Amla makes Australia pay for errors
Australia will sleep uneasy knowing that tomorrow's return to the Gabba is set up as another day of toil. They will return to bowl to Hashim Amla and Jacques Kallis, South Africa's most successful pairing who, on day one, overtook a record that had previously stood between Kallis and Gary Kirsten, now the coach.
Together, Amla and Kallis have scored 3607 runs, average 66.79 and have combined for 11 century and eight half-century stands. Their power as a duo was at its best against England at The Oval, where they put on an unbeaten 377.
Although they do not even have half that many runs at the moment, they are complementing each other with the same push and pull as they did then. Kallis has scored at an uncharacteristically quick rate to put Australia off their lines while Amla has continued exactly from where he left off against them a year ago.
Last year this time, Amla posted back to back centuries against Australia and is well poised to notch up a third. Even if he doesn't, it will not detract from the achievements of the last 12 months. His run since this day in 2011 has been a remarkable and highly profitable one which has set up much of South Africa's success.
Not counting today's 90, Amla has accumulated 1049 runs since November 9, 2011. In 18 innings, he has four centuries, including his record-breaking 311 at The Oval. Two of those were against Australia and the other two came during South Africa's successful campaign to take the No.1 world ranking off England two months ago.
That's not all, of course. Amla has also scored three half-centuries since in that time, against Sri Lanka and New Zealand which speaks about his consistency against all opposition. His lowest average in the last four series is 34.75 against Sri Lanka at home but he has averaged over 45.00 in all the rest.
Only Michael Clarke has scored more runs in the last 12 months than Amla. In the process he has also become the second fastest South African to 5,000 Test runs. After a year of form, which looks as though it will become a lifetime of runs, what else is left to say about Hashim Amla?

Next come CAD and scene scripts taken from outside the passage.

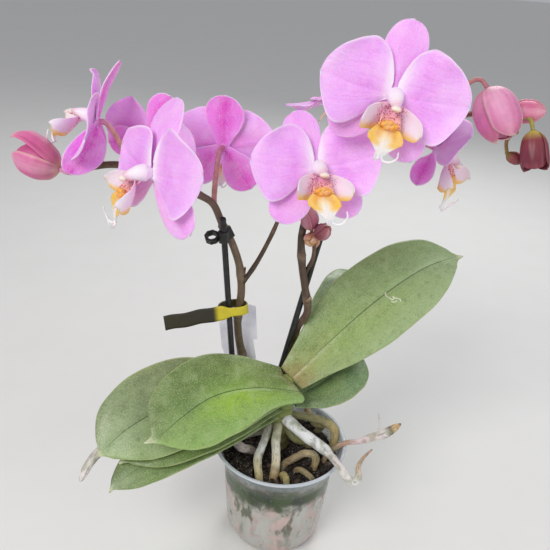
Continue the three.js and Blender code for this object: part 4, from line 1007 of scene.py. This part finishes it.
def build_lip(flower):
    size, yaw, pitch, roll, swing = flower.lip
    yaw, pitch, roll = map(math.radians, (yaw, pitch, roll))
    matrix = (flower_frame(flower) @ turned((yaw, "Y"), (-pitch, "X"), (roll, "Z"))).T
    k = size * flower.width / 70
    front = math.cos(yaw) * math.cos(pitch)
    foot = CORE_RADIUS / math.sqrt(1 - front ** 2 + (front / CORE_FLATNESS) ** 2) + GAP
    shape = Shape()

    def at(x, y, z):
        x, y, z = np.broadcast_arrays(np.asarray(x, float), y, z)
        return np.stack([k * x, k * y, foot + k * (z - 3)], -1)

    def put(points, faces, tint, throat=0.0):
        mark = np.zeros(points.shape)
        mark[:, 0] = throat
        shape.add(points @ matrix + flower.at, faces, tint=tint, mark=mark)

    def stalk(route, radius, sides, steps, tint):
        curve = Curve([at(*q) for q in route])
        u = np.linspace(0, 1, steps)
        points, faces, (along, _) = tube(curve.at(u), k * radius(u), sides)
        put(points, faces, colour_along(tint, along / along.max()))

    # the column and its anther cap
    stalk([(0, 0.2, 3), (0, -1.0, 6.4), (0, -2.8, 10), (0, -4.6, 13)],
          lambda u: through({0: 3.2, 0.15: 4.2, 0.4: 3.9, 0.75: 2.8, 1: 1.9}, u), 28, 24,
          {0: 0xFAE0F8, 0.5: 0xFEF0FB, 0.8: 0xFCE6F0, 1: 0xF0C4D4})
    cap, faces = ball([2.5 * k, 1.6 * k, 1.9 * k], 12, 18)
    put(cap + at(0, -5.6, 13.9), faces,
        mixed(0xFCEADA, 0xE2A682, clamp(-cap[:, 1] / k * 0.7)))

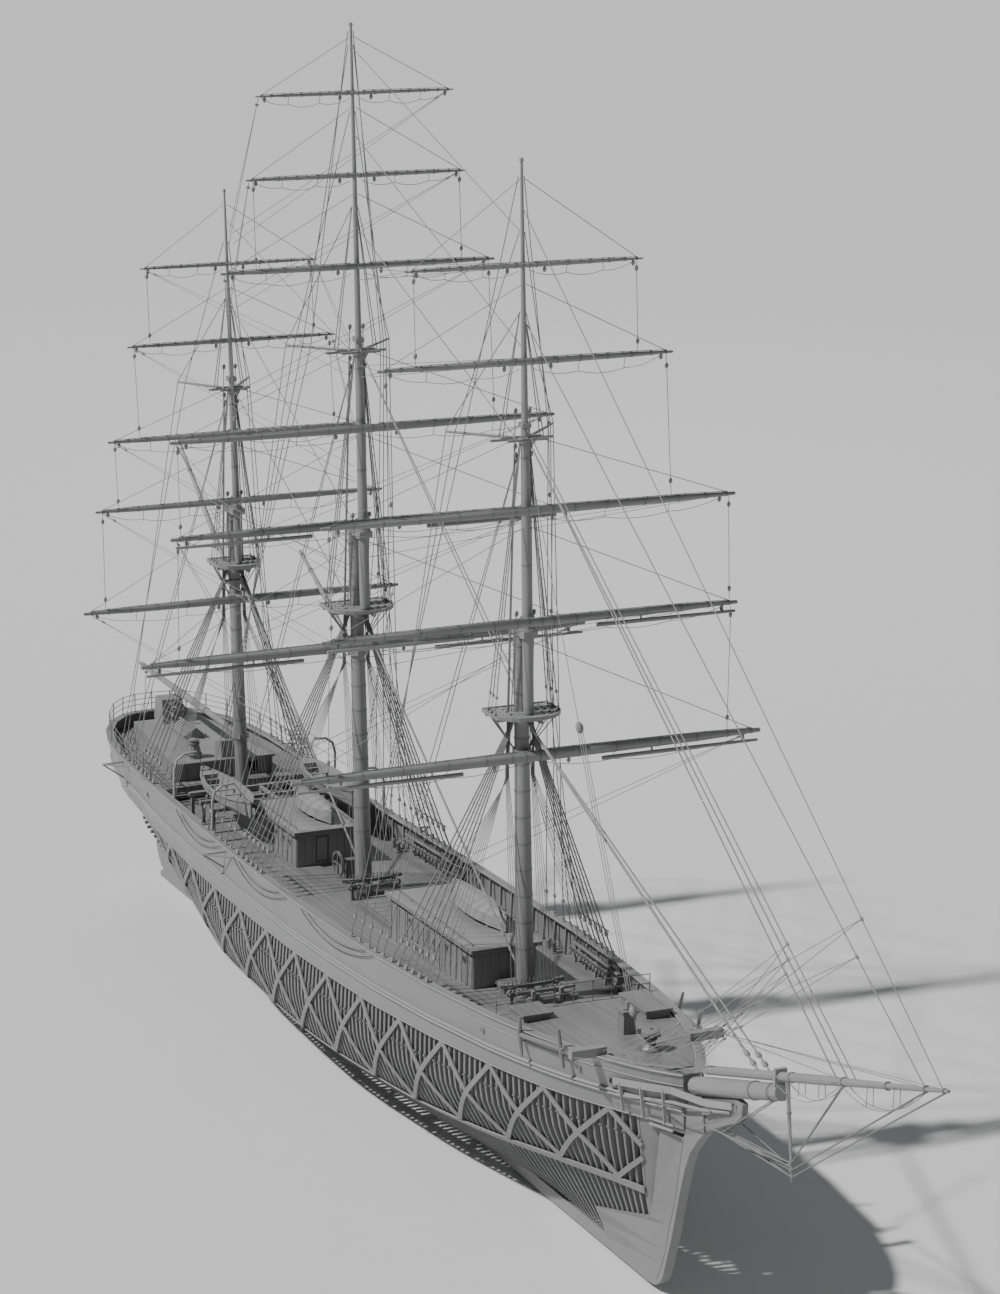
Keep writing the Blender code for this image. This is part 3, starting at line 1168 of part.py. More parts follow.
def rudder():
    """The rudder on its stock, which runs up to the counter."""
    outline = [(RUDDER_AXIS_X, -6.64), (-33.10, -6.64), (-33.60, -6.20), (-33.97, -5.50), (-34.10, -4.0),
               (-33.95, -2.6),
               (-33.45, -1.7), (-32.98, -1.4), (RUDDER_AXIS_X, -1.4)]
    stock = spar([(RUDDER_AXIS_X, 0.0, z) for z in (-6.64, -0.75)], [0.15, 0.15], 12)
    make("rudder", "hull_timber", [stock, prism(outline, -0.14, 0.14)], pivot=(RUDDER_AXIS_X, 0.0, -4.0),
         parent=BODIES["rudder"])


# Standing rigging

def rigging(mast, spread, rope, stay_foot):
    """The lower shrouds of both sides and the main stay forward, made fast to the masthead band."""
    head_z = mast.top_z - 0.24
    band = (mast.radii[1] + RUNNING_GAP) / math.cos(math.pi / 8)
    shapes = [ring_shape((mast.lower_x(head_z), 0.0, head_z), mast.axis(), band, mast.radii[1] + 0.14, 0.24,
                         8)]
    for side in (-1, 1):
        feet = []
        for i, x in enumerate(spread):
            foot = (x, side * (side_at(x, 0.0) - 0.14), plate_edge_z(x) + PLATE_DEPTH + GAP + rope * 0.4)
            head_x = mast.lower_x(head_z) + 0.05 - 0.05 * i
            feet.append(foot)
            shapes.append(spar([foot, (head_x, side * (mast.radii[1] + 0.07), head_z + 0.013 * i)],
                               [rope, rope], 4))
        first, last = (Vector(foot) + Vector((0.0, -side * 0.1, 0.5)) for foot in (feet[0], feet[-1]))
        shapes.append(spar([first, last], [rope * 1.4] * 2, 4))
    start = (mast.lower_x(head_z) + mast.radii[1] + 0.06, 0.0, head_z)
    shapes.append(spar([start, stay_foot], [rope * 1.3] * 2, 4))
    make(mast.name + "_shrouds_and_stay", "rope", shapes)


BODIES = {}


def main():
    for obj in list(bpy.data.objects):
        bpy.data.objects.remove(obj)
    names = ["ship", "rudder", "wheel", "windlass", "pump", "capstan", "fore_door", "aft_door",
             "spanker_boom",
             "spanker_gaff", "main_gaff"]
    names += [f"{mast.name}_{label}" for mast, label, *_ in YARDS]
    for name in names:
        empty = bpy.data.objects.new(name + "_body", None)
        bpy.context.collection.objects.link(empty)
        BODIES[name] = empty
    keel_and_stem()
    frames()
    straps(-1, "straps_starboard")
    straps(1, "straps_port")
    plating()
    decks()
    houses_and_boats()
    poop()
    deck_gear()
    head()
    masts()
    for row in YARDS:
        yard(*row)
    gaff("spanker_boom", "spanker_boom", MIZZEN, 4.56, (-36.95, 0.0, 4.60), 0.20)
    gaff("spanker_gaff", "spanker_gaff", MIZZEN, 13.02, (-30.4, 0.0, 19.0), 0.13)
    gaff("main_gaff", "main_gaff", MAIN, 13.40, (-12.8, 0.0, 16.9), 0.13)
    rudder()
    rigging(FORE, (14.6, 13.9, 13.2, 12.5, 11.8), 0.045, (37.4, 0.0, 6.36))
    rigging(MAIN, (-4.9, -5.6, -6.3, -7.0, -7.7), 0.045, (14.45, 0.0, 2.9))
    rigging(MIZZEN, (-21.9, -22.6, -23.3, -24.0), 0.04, (-5.0, 0.0, 2.6))


main()
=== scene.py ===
"""Looks of the three-masted sailing ship: finishes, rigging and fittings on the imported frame.

Sizes in the classes are full-size metres, and SCALE brings every mesh to the one-to-ten model.
X runs forward, Y to port and Z up; the origin lies amidships on the load waterline.
"""
from __future__ import annotations

import json
import logging
import math
from collections.abc import Callable, Iterable, Sequence
from dataclasses import dataclass, field
from enum import Enum
from itertools import pairwise, product

import bmesh
import bpy
import numpy as np
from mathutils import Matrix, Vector

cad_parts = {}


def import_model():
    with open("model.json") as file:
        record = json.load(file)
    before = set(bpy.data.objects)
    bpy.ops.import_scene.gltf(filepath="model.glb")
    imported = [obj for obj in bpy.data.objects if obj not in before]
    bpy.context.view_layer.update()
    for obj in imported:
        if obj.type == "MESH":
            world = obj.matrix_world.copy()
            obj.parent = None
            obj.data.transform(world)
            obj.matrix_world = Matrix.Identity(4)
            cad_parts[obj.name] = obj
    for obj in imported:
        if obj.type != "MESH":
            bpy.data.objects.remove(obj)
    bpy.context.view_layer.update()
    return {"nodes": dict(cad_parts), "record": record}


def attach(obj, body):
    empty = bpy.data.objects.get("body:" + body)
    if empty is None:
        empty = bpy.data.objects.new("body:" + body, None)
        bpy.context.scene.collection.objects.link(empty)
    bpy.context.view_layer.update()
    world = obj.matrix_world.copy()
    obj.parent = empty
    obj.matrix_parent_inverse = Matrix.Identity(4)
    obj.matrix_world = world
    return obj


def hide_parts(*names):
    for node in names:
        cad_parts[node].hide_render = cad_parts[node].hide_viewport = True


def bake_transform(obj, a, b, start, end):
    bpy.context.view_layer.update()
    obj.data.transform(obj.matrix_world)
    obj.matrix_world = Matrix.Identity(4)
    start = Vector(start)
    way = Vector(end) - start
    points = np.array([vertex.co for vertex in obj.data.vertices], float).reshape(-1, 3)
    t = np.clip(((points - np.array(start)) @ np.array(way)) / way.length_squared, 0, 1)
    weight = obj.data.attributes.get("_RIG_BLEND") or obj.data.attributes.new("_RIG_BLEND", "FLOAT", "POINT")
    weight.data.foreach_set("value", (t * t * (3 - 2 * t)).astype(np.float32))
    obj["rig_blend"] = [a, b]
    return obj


LOG = logging.getLogger("tall_ship")
FREE = "free"
SIDES = (-1, 1)
UP = Vector((0, 0, 1))
FORWARD = Vector((1, 0, 0))
SHARP_EDGE = math.radians(35.0)
SCALE = 0.1

# Places that several parts share, in full-size metres
FIFE_RAILS = (16.0, -2.75, -20.0)
PIN_RAILS = ((10.4, 16.2), (-9.6, -3.2), (-22.2, -19.2))
FORE_ROOF, AFT_ROOF, POOP_ROOF = 3.42, 2.68, 2.45
CHOCK_HEIGHT = 0.43
YARD_TAPER = ((0.12, 1.0), (0.72, 0.78), (1.0, 0.42))
STAY_FEET = {"fore": (37.4, 0.0, 6.14), "main": (14.45, 0.0, 2.9), "mizzen": (-5.0, 0.0, 2.6)}
CAPSTAN = Vector((27.75, 0.0, 3.67))
SPRIT_SLOPE = Vector((7.38, 0.0, 2.40))
BOOM_SLOPE = Vector((19.0, 0.0, 6.0))

Spot = tuple[float, float, float]
Row = tuple[float, ...]
Point = Sequence[float]
Line = Sequence[Point]
Facing = tuple[Point, Point]


# Nodes and objects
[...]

At least this time his stint in the middle wasn't all pretty. When Amla rolls out the cover drive, decorated as a Turkish rug and every bit as smooth, it's easy to forget any other shot he plays. But today those unforgettables were interspersed with plays and misses, false strokes and the odd glimpse of vulnerability.
Before he had scored a run, Amla survived an lbw shout from James Pattinson which was a touch too high and the umpire's not-out call stood. When he was on 30 he prodded softly at a Ben Hilfenhaus ball and the resulting edge fell just short of Ricky Ponting at second slip. Even after Amla had brought up his half-century, he still offered chances.
As he moved back to cut Nathan Lyon, Amla got an edge which flew between Matthew Wade and Clarke at first slip, who was not even able to react. On 74, he misread a Peter Siddle slower ball and offered a fairly simply return catch at waist height. Siddle spilt it.
This innings proved that Amla is not invincible. What sets him apart from other batsmen is that he is not affected when his weaknesses are exposed and that can only be because he is comfortable with himself and his batting. Instead of distraction or doubt, Amla only shows determination when a flaw is let out.
His ability to be unruffled is so well known that Australia's supposed 'dossier' of plans for the South Africans could come up with nothing technical to beat Amla. Instead, they hoped to sledge him out of the game, a tactic Johan Botha was certain would not work
It's a difficult thing to do - to steel oneself after being almost pushed over - but Alviro Petersen explained that it is possible. And Amla is able to do it better than others. "It's important to put it behind you. For however long the ball is in there, your heart does tend to leave your body but after that, you have to put it behind you," Petersen said. "Hashim really forgets about it and makes sure that the next ball is the important ball."
In the shower of accolades that have rained down on Amla in the last year, there hasn't been too much of a need to examine how he got there. But the reality is that in three of his last four hundreds, Amla has been dropped. Australia were the first guilty party when Michael Hussey put him down in Cape Town last year off the final ball of the day. Amla had a rare rush of blood to the head and drove in the air but got lucky and went on to usher South Africa to victory with Graeme Smith the next day.
Amla's offering of chances did not stop there. On his way to his triple-century, he offered a chance when he was on 40 when an edge went the way of Andrew Strauss in the slips. At Lord's two matches later, Amla gloved a short ball down the leg side when he was on 2 and Matt Prior could not hold on.
The lesson in all of that is simple: don't drop Amla, and it was one Australia learned the hard way. "You don't like giving class batsman like that a chance," James Pattinson admitted. "Because against a good batsman chances don't come very often but come tomorrow if we get our chances we will be snapping them up as quickly as possible."